The falconer uses GPS to track his bird and has had to collect it from as far away as 20 miles. Besides wanting to keep an excellent hunter, the falconer doesn’t want to lose the pricey GPS equipment he saddles it with when they go hunting. The hunter participates in the hunt by slipping up to a pond and flushing the ducks, sort of like a bird dog, after releasing the falcon. From there the hunt is on. If the falcon is successful in striking a duck, the falconer lets it have the head and other parts but keeps the prime meat form himself. He cooks the meat and serves it to his wife and two children. The pictures he showed of some of his cooking looked tasty, so I guess everyone but the duck benefits.

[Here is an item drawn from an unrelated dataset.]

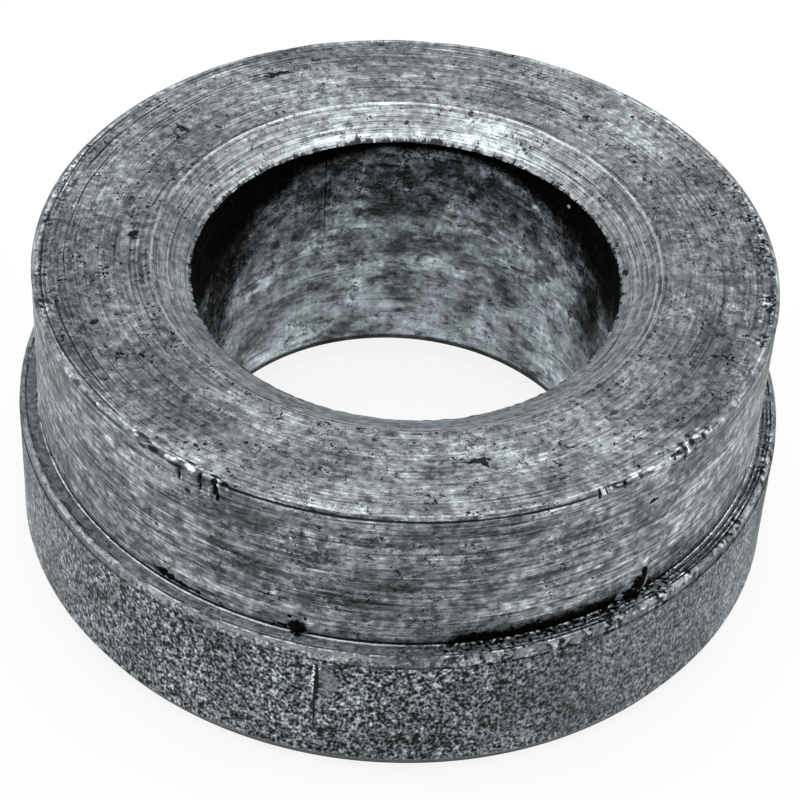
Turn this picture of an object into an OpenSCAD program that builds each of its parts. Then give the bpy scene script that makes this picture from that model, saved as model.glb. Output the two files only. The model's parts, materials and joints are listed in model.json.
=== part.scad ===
// Spring bracket bushing
//
// A plain steel bush, turned in one piece from round bar. The lower half keeps
// the bar's own rough skin and is the flange. The upper half is turned down to a
// spigot that seats in the bracket's eye, and the narrow ledge between the two
// stops it there. The bore takes the bracket's pin, and both of its mouths are
// countersunk. The base face lies on z = 0 and the bore runs along the Z axis.

/* [Bore] */
// Diameter of the bore, which takes the pin
bore_d = 22; // [12:0.5:28]
// Depth of the countersink at each mouth of the bore
countersink_h = 1.2; // [0.4:0.1:2]
// Slope of the countersinks, in degrees up from the end face
countersink_angle = 30; // [20:5:60]

/* [Spigot] */
// Diameter of the turned spigot
spigot_d = 38; // [32:0.5:60]
// Length of the spigot, from the ledge to the top face
spigot_h = 8.5; // [4:0.5:30]
// Edge break round the spigot's top rim
rim_break = 0.2; // [0.1:0.05:0.5]

/* [Flange] */
// Width of the ledge that stops the bush in its bracket
ledge_w = 1; // [0.6:0.1:6]
// Height of the flange, from the base face to the ledge
flange_h = 8; // [4:0.5:30]
// Edge break round the ledge's outer edge
ledge_break = 0.15; // [0.1:0.05:0.4]
// Height of the steep chamfer round the base
base_chamfer_h = 0.75; // [0.3:0.05:1.5]
// Width of the steep chamfer round the base
base_chamfer_w = 0.4; // [0.2:0.05:0.8]
// Height of the band below the ledge where the tool has skimmed the bar's skin
skim_h = 0.65; // [0.5:0.05:2]
// Depth of that skim
skim_d = 0.05; // [0.05:0.05:0.3]

/* [Relief groove] */
// Height of the groove that the tool left in the corner above the ledge
relief_h = 0.2; // [0.1:0.05:0.6]
// Depth of that groove into the spigot
relief_d = 0.15; // [0.1:0.05:0.5]

/* [Rim dents] */
// Depth of the knocks in the spigot's rim, measured into its corner
dent_depth = 0.35; // [0.2:0.05:0.6]

/* [Hidden] */
$fn = 240;

bore_r = bore_d / 2;
mouth_r = bore_r + countersink_h / tan(countersink_angle);
spigot_r = spigot_d / 2;
flange_r = spigot_r + ledge_w;
total_h = flange_h + spigot_h;

// Where the rim was knocked, in degrees round from +X, and how wide each knock is
DENTS = [[-121, 1.5], [-117, 2], [-58, 1.3], [-46, 1.5], [-41, 2]];

// Half of the bush's section, right of the axis
module section() {
    bore_side = [
        [mouth_r, 0],
        [bore_r, countersink_h],
        [bore_r, total_h - countersink_h],
        [mouth_r, total_h]
    ];
    spigot_side = [
        [spigot_r - rim_break, total_h],
        [spigot_r, total_h - rim_break],
        [spigot_r, flange_h + relief_h],
        [spigot_r - relief_d, flange_h + relief_h],
        [spigot_r - relief_d, flange_h]
    ];
    flange_side = [
        [flange_r - skim_d - ledge_break, flange_h],
        [flange_r - skim_d, flange_h - ledge_break],
        [flange_r - skim_d, flange_h - skim_h],
        [flange_r, flange_h - skim_h],
        [flange_r, base_chamfer_h],
        [flange_r - base_chamfer_w, 0]
    ];
    polygon(concat(bore_side, spigot_side, flange_side));
}

// A ball that bites into the rim's corner, as wide as the knock and dent_depth deep
module dent(angle, width) {
    ball_r = (width * width / 4 + dent_depth * dent_depth) / (2 * dent_depth);
    out = (ball_r - dent_depth) * cos(45);
    rotate([0, 0, angle])
        translate([spigot_r + out, 0, total_h + out])
            sphere(r = ball_r, $fn = 32);
}

// The whole bush, one solid
module bushing() {
    color([0.5, 0.53, 0.54])
        difference() {
            rotate_extrude() section();
            for (d = DENTS) dent(d[0], d[1]);
        }
}

bushing();
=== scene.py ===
# %% [markdown]
# # A turned spring bracket bushing
# The real object is one steel bush, turned from round bar: a flange that keeps the bar's rough skin, a
# spigot turned down above it, and a countersunk bore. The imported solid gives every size. What it can't
# give is the look of worked metal: feed marks, knocks, burrs, oily stains and the grain of the skin.
# Those are made here, some as shape and some as finish.

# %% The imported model
import json
import math

import bpy
import numpy as np
from mathutils import Matrix, Vector


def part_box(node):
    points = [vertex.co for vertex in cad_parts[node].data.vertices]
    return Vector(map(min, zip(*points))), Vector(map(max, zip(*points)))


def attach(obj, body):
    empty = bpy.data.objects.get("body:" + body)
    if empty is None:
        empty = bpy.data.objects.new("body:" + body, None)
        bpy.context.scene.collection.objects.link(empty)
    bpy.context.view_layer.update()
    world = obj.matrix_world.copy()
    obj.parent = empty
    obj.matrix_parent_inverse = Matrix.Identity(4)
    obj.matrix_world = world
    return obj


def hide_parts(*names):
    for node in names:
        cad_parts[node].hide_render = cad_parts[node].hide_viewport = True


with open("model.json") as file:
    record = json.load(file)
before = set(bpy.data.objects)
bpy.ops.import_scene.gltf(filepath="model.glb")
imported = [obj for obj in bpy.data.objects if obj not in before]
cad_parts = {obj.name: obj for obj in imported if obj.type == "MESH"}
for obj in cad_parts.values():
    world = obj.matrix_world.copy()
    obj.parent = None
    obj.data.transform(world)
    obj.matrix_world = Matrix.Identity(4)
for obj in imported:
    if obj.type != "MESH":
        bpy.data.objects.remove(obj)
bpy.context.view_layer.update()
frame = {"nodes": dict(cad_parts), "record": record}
MM = 0.001
print("packed nodes:", sorted(frame["nodes"]))

# %% [markdown]
# ## Sizes
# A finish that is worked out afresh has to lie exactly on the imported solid, so nothing is measured by
# eye. The record's mounts give the bore, the spigot and the ledge, and the node's box gives the rest.
# Only the edge breaks, the countersink's slope and the small cuts, which no mount states, are repeated.

# %% Sizes in millimetres
mounts = {m["name"]: m for m in frame["record"]["mounts"]}
BORE_R = mounts["bore"]["dims"]["r_mm"]
SPIGOT_R = mounts["spigot"]["dims"]["r_mm"]
LEDGE_Z = mounts["ledge"]["pos_m"][2] / MM
FLANGE_R = round(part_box("bushing")[1].x / MM, 2)
TOP_Z = round(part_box("bushing")[1].z / MM, 2)

COUNTERSINK_H = (TOP_Z - mounts["bore"]["dims"]["length_mm"]) / 2
COUNTERSINK_SLOPE = math.radians(30)
MOUTH_R = BORE_R + COUNTERSINK_H / math.tan(COUNTERSINK_SLOPE)
RIM_BREAK = 0.2
LEDGE_BREAK = 0.15
BASE_CHAMFER_H = 0.75
BASE_CHAMFER_W = 0.4
SKIM_H = 0.65
SKIM_D = 0.05
RELIEF_H = 0.2
RELIEF_D = 0.15
print("height", TOP_Z, "flange radius", FLANGE_R, "mouth radius", round(MOUTH_R, 2))

# %% [markdown]
# ## Camera
# The photograph looks down on the bush at about 40 degrees, rolled a little clockwise. The camera could
# be aimed with a constraint, but a fitted view is easier to keep as numbers: how far it stands from the
# middle of the top face, how steeply it looks down, how far it is rolled, and where in the picture that
# middle falls. The last turns the camera a little off the middle, as a photographer frames a shot.

# %% Camera
PICTURE = 800
LENS_PX = 2789
CAMERA_AWAY = 142.1
CAMERA_DOWN = math.radians(39.62)
CAMERA_ROLL = math.radians(3.43)
TOP_MIDDLE_PX = (407.1, 255.3)
SENSOR_MM = 36


def turn_to(direction):
    """The turn that carries the forward axis (0, 0, 1) onto a direction, by Rodrigues' formula."""
    d = np.array(direction) / np.linalg.norm(direction)
    v = np.cross([0, 0, 1], d)
    k = np.array([[0, -v[2], v[1]], [v[2], 0, -v[0]], [-v[1], v[0], 0]])
    return np.eye(3) + k + k @ k / (1 + d[2])


def camera_axes():
    """The camera's right, up and forward axes as rows: level view, then roll, then aim."""
    s, c = math.sin(CAMERA_DOWN), math.cos(CAMERA_DOWN)
    level = np.array([[1, 0, 0], [0, s, c], [0, c, -s]])
    s, c = math.sin(CAMERA_ROLL), math.cos(CAMERA_ROLL)
    roll = np.array([[c, s, 0], [-s, c, 0], [0, 0, 1]])
    off = [(TOP_MIDDLE_PX[0] - PICTURE / 2) / LENS_PX, (PICTURE / 2 - TOP_MIDDLE_PX[1]) / LENS_PX]
    return turn_to([off[0], off[1], 1]) @ roll @ level


def add_object(name, data):
    """A new object with that data, linked to the scene."""
    thing = bpy.data.objects.new(name, data)
    bpy.context.scene.collection.objects.link(thing)
    return thing


right, up, forward = camera_axes()
place = Matrix(np.stack([right, up, -forward], axis=1).tolist()).to_4x4()
place.translation = (
    0,
    -CAMERA_AWAY * math.cos(CAMERA_DOWN) * MM,
    (TOP_Z + CAMERA_AWAY * math.sin(CAMERA_DOWN)) * MM,
)
camera_data = bpy.data.cameras.new("camera")
camera_data.sensor_width = SENSOR_MM
camera_data.lens = LENS_PX * SENSOR_MM / PICTURE
camera_data.clip_start = 0.01
camera = add_object("camera", camera_data)
camera.matrix_world = place
bpy.context.scene.camera = camera
print("lens", round(camera_data.lens, 1), "mm")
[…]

There is a saying among falconers that goes something like, “One or two birds and one wife: three birds and no wife.” Seems falconry is at least equivalent to a second job. Incidentally, the falcon we saw, having been wild, can easily revert to the wild. We are so dry in the Panhandle there might not be enough water around in the playas to attract ducks and he would have the option of turning the falcon loose knowing it would be no worse off than any other wild falcon.
It’s tax season and I’ve been wading through my return little by little. About an hour at a sitting is all I’m good for but I try to spend that hour daily. It usually takes me six or eight hours to come up with something TurboTax, in their infinite wisdom, will let me file. I’m glad to do it, though, knowing that I’m doing my part for the good of our nation and that the politicians and bureaucrats will be oh so frugal and wise in the investment of my meagre essence.
As predicted, we awoke to a couple of inches of snow Friday morning, which was mostly gone by late afternoon. It was pretty and we needed the little bit of moisture (.11 in the gauge). What we really need is a wet spell. One can hope.